Ahora bien, una discusión similar a la que tuvo el autor del libro con sus amigos argentinos, a principios del siglo XX, se presentó en Inglaterra un siglo después, a principios del XXI. Se preguntaron los ingleses en el año 2002: ¿Deben los jueces continuar utilizando togas y pelucas? Los abolicionistas de la tradición decían que las togas y pelucas eran innecesarias, además intimidan a la gente, dan aires de grandeza a quienes la portan, están pasadas de moda, dan la impresión de desapego con la realidad y, por si fuera poco, se ven “ridículas”.

Se hizo entonces una encuesta en la que le preguntaron a 1571 ingleses comunes y 506 personas vinculadas a las cortes, lo que pensaban.
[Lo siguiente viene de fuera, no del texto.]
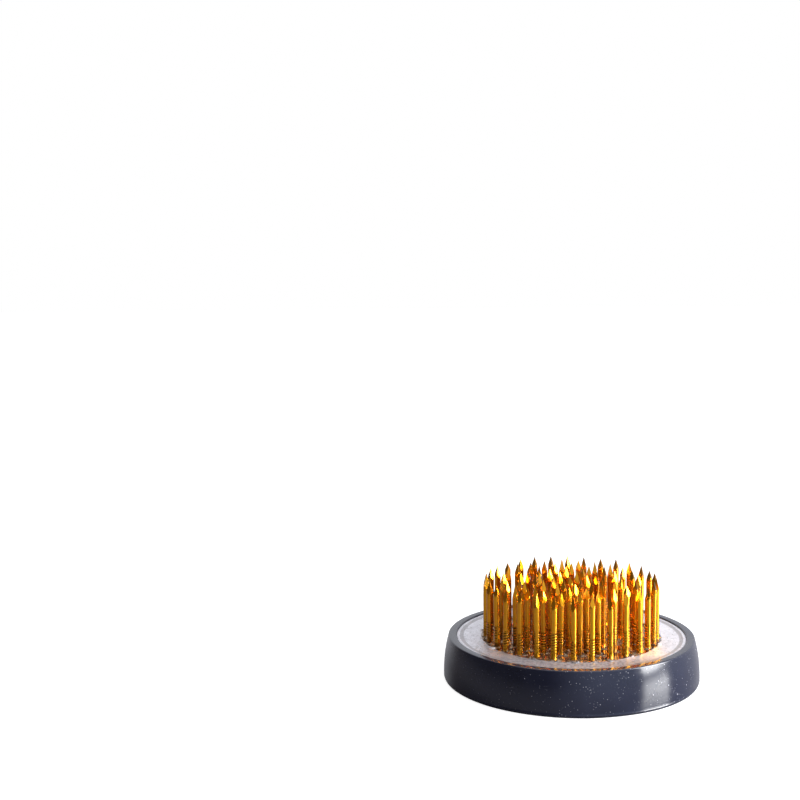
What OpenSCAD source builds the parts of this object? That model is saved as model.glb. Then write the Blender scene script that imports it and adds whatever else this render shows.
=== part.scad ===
// Flower frog: a cast lead base set with brass pins, standing in a soft rubber ring.
// +Z is up, the underside of the ring is z = 0, and the ring's axis is the Z axis.

/* [Ring] */
// Widest outside diameter of the rubber ring
ring_d = 64; // [60:0.5:70]
// Height of the ring
ring_h = 10.9; // [10:0.1:13]
// Width of the flat land round the top of the ring
ring_land = 2.1; // [1.6:0.05:2.4]
// How far the outer wall leans in from its widest place to the land
ring_lean = 1.2; // [0.8:0.05:1.6]
// Radius of the round on the lower outside edge
ring_foot_round = 0.9; // [0.5:0.1:1.3]
// Thickness of the ledge under the edge of the base
ledge_h = 1.2; // [0.8:0.1:1.6]
// Width of the ledge, in from the inner wall
ledge_w = 3.4; // [2:0.2:5]

/* [Base] */
// Depth of the base's lip below the top of the ring
lip_drop = 0.3; // [0.2:0.05:0.8]
// Height of the lip above the floor that the pins stand in
lip_h = 0.15; // [0.1:0.05:0.4]
// Width of the flat top of the lip
lip_w = 0.7; // [0.4:0.1:1.2]
// Radial clearance between the base and the ring
ring_gap = 0.05; // [0.02:0.01:0.1]

/* [Pins] */
// Number of circles of pins round the centre pin
pin_circles = 5; // [3:1:5]
// Radial distance from one circle to the next
circle_pitch = 4.25; // [3.6:0.05:4.4]
// Turn of every circle about the base's axis, in degrees
circle_phase = 8; // [0:1:59]
// Diameter of a pin's shank
shank_d = 1.55; // [1.2:0.05:1.8]
// Diameter of the head that is cast into the base
head_d = 2.4; // [2:0.1:2.8]
// Thickness of the head
head_h = 0.5; // [0.4:0.1:0.8]
// How far a pin reaches below the base's floor, head included
pin_depth = 2.5; // [1.5:0.1:5]
// Height of a pin's tip above the base's floor
tip_h = 15.3; // [12:0.1:20]
// Length of the four-sided point
point_len = 2.9; // [2.4:0.1:4]

/* [Hand-made variation] */
// Most that a tip stands above or below its height
tip_scatter = 0.3; // [0:0.05:0.5]
// Most that a point is longer or shorter than its length
point_scatter = 0.4; // [0:0.1:0.6]
// Most that a pin leans, in degrees
lean_scatter = 0.6; // [0:0.1:1]

/* [Hidden] */
$fn = 96;
sectors = 6;

ring_r = ring_d / 2;
ring_widest_z = 1.3;
land_round = 0.35;
bore_round = 0.2;
land_r = ring_r - ring_lean;
bore_r = land_r - ring_land;
wall_h = ring_h - land_round - ring_widest_z;
wall_arc_r = (pow(wall_h, 2) + pow(ring_lean, 2)) / (2 * ring_lean);
wall_arc_end = asin(wall_h / wall_arc_r);

base_r = bore_r - ring_gap;
lip_z = ring_h - lip_drop;
floor_z = lip_z - lip_h;
lip_ramp_w = 1;
base_edge = 0.5;
base_corner = 0.15;

head_z = floor_z - pin_depth;
tip_flat = 0.05;
flat_start = 1.02;
variation_seed = 7;
pin_total = 1 + 3 * pin_circles * (pin_circles + 1);
tip_rise = rands(-tip_scatter, tip_scatter, pin_total, variation_seed);
point_change = rands(-point_scatter, point_scatter, pin_total, variation_seed + 1);
lean_angle = rands(0, lean_scatter, pin_total, variation_seed + 2);
lean_heading = rands(0, 360, pin_total, variation_seed + 3);
own_turn = rands(0, 90, pin_total, variation_seed + 4);

function sector_name(circle, sector) = str("pins_circle", circle, "_sector", sector);

// Points of an arc about [x, z], from one angle to another, in steps
function arc(x, z, r, from, to, steps) =
    [for (i = [0:steps]) let (a = from + (to - from) * i / steps) [x + r * cos(a), z + r * sin(a)]];

// Pins are numbered outwards from the centre pin, which is 0
function pin_number(circle, place) = circle == 0 ? 0 : 1 + 3 * circle * (circle - 1) + place;

// Half the section of the ring, from the ledge round the foot, the wall and the land to the bore
module ring_section() {
    polygon(concat(
        [[bore_r - ledge_w, 0]],
        arc(ring_r - ring_foot_round, ring_foot_round, ring_foot_round, -90, 0, 8),
        arc(ring_r - wall_arc_r, ring_widest_z, wall_arc_r, 0, wall_arc_end, 12),
        arc(land_r - land_round, ring_h - land_round, land_round, 30, 90, 4),
        arc(bore_r + bore_round, ring_h - bore_round, bore_round, 90, 180, 4),
        [[bore_r, ledge_h], [bore_r - ledge_w, ledge_h]]
    ));
}

// Half the section of the base: a chamfered foot, the lip, and a hollow ramp down to the floor
module base_section() {
    ramp_r = (pow(lip_ramp_w, 2) + pow(lip_h, 2)) / (2 * lip_h);
    ramp_turn = asin(lip_ramp_w / ramp_r);
    ramp_start = base_r - lip_w - lip_ramp_w;
    polygon(concat(
        [[0, ledge_h], [base_r - base_edge, ledge_h], [base_r, ledge_h + base_edge]],
        arc(base_r - base_corner, lip_z - base_corner, base_corner, 0, 90, 3),
        arc(ramp_start, floor_z + ramp_r, ramp_r, ramp_turn - 90, -90, 6),
        [[0, floor_z]]
    ));
}

// A sheet that cuts two opposite flats of the point
module point_blank(length, point) {
    half = shank_d / 2 * flat_start;
    rotate([90, 0, 0])
        linear_extrude(height = 2 * shank_d, center = true)
            polygon([
                [-half, 0], [half, 0], [half, length - point],
                [tip_flat, length], [-tip_flat, length], [-half, length - point]
            ]);
}

// One pin as it comes from the heading machine, standing on its head
module pin(length, point) {
    cylinder(h = head_h, d = head_d);
    intersection() {
        cylinder(h = length, d = shank_d);
        point_blank(length, point);
        rotate(90) point_blank(length, point);
    }
}

// The hole that a pin leaves in the casting
module pin_pocket() {
    cylinder(h = head_h, d = head_d);
    cylinder(h = 2 * pin_depth, d = shank_d);
}

// Carries its children to a pin's place, with that pin's own lean and turn
module at_pin(circle, place) {
    n = pin_number(circle, place);
    rotate(circle_phase + place * 60 / max(circle, 1))
        translate([circle * circle_pitch, 0, head_z])
            rotate([0, 0, lean_heading[n]])
                rotate([0, lean_angle[n], 0])
                    rotate(own_turn[n])
                        children();
}

module placed_pin(circle, place) {
    n = pin_number(circle, place);
    color("goldenrod")
        at_pin(circle, place)
            pin(pin_depth + tip_h + tip_rise[n], point_len + point_change[n]);
}

module rubber_ring() {
    color("darkslategray") rotate_extrude($fn = 180) ring_section();
}

module lead_base() {
    color("gainsboro")
        difference() {
            rotate_extrude($fn = 180) base_section();
            at_pin(0, 0) pin_pocket();
            for (circle = [1:pin_circles], place = [0:6 * circle - 1])
                at_pin(circle, place) pin_pocket();
        }
}

module centre_pin() {
    placed_pin(0, 0);
}

// The pins of one circle that stand in one sixth of the base
module pin_sector(circle, sector) {
    for (place = [(sector - 1) * circle:sector * circle - 1])
        placed_pin(circle, place);
}

rubber_ring();
lead_base();
centre_pin();
for (circle = [1:pin_circles], sector = [1:sectors])
    pin_sector(circle, sector);
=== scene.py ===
"""Flower frog: brass pins cast into a lead base, standing in a soft rubber ring.

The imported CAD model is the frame. The classes below build the detailed ring, base and pins around
it, and every size comes from the frame's boxes or from a named field.
"""

import logging
import math
import random
from dataclasses import dataclass, field
from enum import Enum

import bmesh
import bpy
from mathutils import Matrix, Vector


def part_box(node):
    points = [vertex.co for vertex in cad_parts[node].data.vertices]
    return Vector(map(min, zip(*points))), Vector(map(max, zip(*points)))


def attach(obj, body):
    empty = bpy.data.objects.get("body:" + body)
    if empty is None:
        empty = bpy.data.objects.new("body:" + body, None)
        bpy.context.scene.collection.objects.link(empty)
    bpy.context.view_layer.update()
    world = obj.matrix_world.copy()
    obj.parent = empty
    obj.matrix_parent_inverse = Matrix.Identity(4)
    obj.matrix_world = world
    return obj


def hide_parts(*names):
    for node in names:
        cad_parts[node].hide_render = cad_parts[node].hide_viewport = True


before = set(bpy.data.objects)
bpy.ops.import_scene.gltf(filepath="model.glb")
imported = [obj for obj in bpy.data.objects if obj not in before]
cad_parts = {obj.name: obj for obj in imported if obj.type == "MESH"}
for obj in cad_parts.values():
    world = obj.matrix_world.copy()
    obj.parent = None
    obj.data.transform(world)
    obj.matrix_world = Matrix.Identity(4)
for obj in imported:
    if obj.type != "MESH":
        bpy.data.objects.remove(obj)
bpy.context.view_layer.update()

LOG = logging.getLogger("flower_frog")
MM = 0.001

Colour = tuple[float, float, float]
Range = tuple[float, float]
Profile = list[tuple[float, float]]
Socket = bpy.types.NodeSocket
Mesh = bpy.types.Mesh
Material = bpy.types.Material


class Body(Enum):
    """The CAD bodies that pieces ride on."""

    RING = "ring"
    BASE = "base"


class Slot(Enum):
    """The record's material slots."""

    RUBBER = "ring_rubber"
    LEAD = "cast_lead"
    BRASS = "pin_brass"


class LitterForm(Enum):
    """The shapes of waste among the pins, each with how flat it is."""

    CRUMB = 0.8
    FLAKE = 0.5
    CURL = 1.0


# ---------------------------------------------------------------- node wiring


class Wiring:
    """Adds nodes to one node tree and joins them up."""

    def __init__(self, tree: bpy.types.NodeTree) -> None:
        """Keeps the tree that the nodes go into.

        Args:
            tree: A shader or geometry node tree.
        """
        self.tree = tree

    def plug(self, socket: Socket, value: object) -> None:
        """Joins a socket to another one, or sets its value.

        Args:
            socket: The input socket.
            value: An output socket, or a plain value.
        """
        if isinstance(value, Socket):
            self.tree.links.new(value, socket)
        else:
            socket.default_value = value

    def add(self, kind: str, inputs: dict | None = None, **settings: object) -> bpy.types.Node:
        """Adds one node.

        Args:
            kind: The node's type name.
            inputs: Input socket names or numbers, each with a socket or a value.
            **settings: The node's own settings.

        Returns:
            The new node.
        """
        node = self.tree.nodes.new(kind)
        for name, value in settings.items():
            setattr(node, name, value)
        for key, value in (inputs or {}).items():
            self.plug(node.inputs[key], value)
        return node

    def math(self, operation: str, *values: object, clamp: bool = False) -> Socket:
        """Returns the result of one Math node on up to three values."""
        return self.add(
            "ShaderNodeMath", dict(enumerate(values)), operation=operation, use_clamp=clamp
        ).outputs[0]

    def vector(self, operation: str, *values: object) -> Socket:
        """Returns the vector result of one Vector Math node."""
        node = self.add("ShaderNodeVectorMath", dict(enumerate(values)), operation=operation)
        return node.outputs["Vector"]

    def remap(
        self,
        value: object,
        source: Range,
        target: Range = (0.0, 1.0),
        smooth: bool = True,
    ) -> Socket:
        """Maps a value from one range to another, held at the ends.

        Args:
            value: The value's socket.
            source: Where the value comes from, low end first.
            target: What the two ends become.
            smooth: True to ease in and out.

        Returns:
            The mapped value's socket.
        """
        inputs = dict(zip(range(5), (value, *source, *target)))
        kind = "SMOOTHSTEP" if smooth else "LINEAR"
        return self.add("ShaderNodeMapRange", inputs, interpolation_type=kind).outputs[0]

    def blend(self, factor: object, first: object, second: object) -> Socket:
        """Returns the colour between two colours.

        Args:
            factor: How much of the second colour there is.
            first: The colour at 0.
            second: The colour at 1.

        Returns:
            The colour's socket.
        """
        pair = [(*c, 1.0) if isinstance(c, tuple) and len(c) == 3 else c for c in (first, second)]
        node = self.add("ShaderNodeMix", {0: factor, 6: pair[0], 7: pair[1]}, data_type="RGBA")
        return node.outputs[2]

    def noise(
        self, vector: object, scale: object, detail: float = 2.0, rough: float = 0.5
    ) -> Socket:
        """Returns the value of a Noise Texture, about 0.5 on average."""
        inputs = {"Vector": vector, "Scale": scale, "Detail": detail, "Roughness": rough}
        return self.add("ShaderNodeTexNoise", inputs).outputs[0]

    def radius_of(self, place: Socket) -> Socket:
        """Returns a place's distance from the Z axis."""
        flat = self.vector("MULTIPLY", place, (1.0, 1.0, 0.0))
        return self.add("ShaderNodeVectorMath", {0: flat}, operation="LENGTH").outputs["Value"]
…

El resultado: dos tercios apoyaron la idea de simplificar los trajes. Sin embargo, sorprendentemente, 68% dijo que debían mantenerse en los juicios penales, no se sabe si por la función del anonimato que cumplen, o por mantener la formalidad y simbología en casos tan delicados como esos. Una encuesta igual había sido realizada diez años antes, en 1992, y el resultado fue exactamente al revés: 2/3 apoyaron que las cosas quedaran iguales. Así, en tan solo diez años, las personas han cambiado su apreciación frente a ciertos símbolos.

El debate está, pues, servido. Para el autor de la obra si bien no hay que sacar de sus límites los valores puramente alegóricos de la toga, tampoco cabe suprimirlos caprichosamente, “porque ni fue arbitraria su invención, ni se borran de cualquier modo los hechos seculares”. Para mí, la toga en los abogados sigue siendo hoy un símbolo de freno, ilusión, distinción y respeto, tanto como para los romanos lo fue “de progreso” en su momento.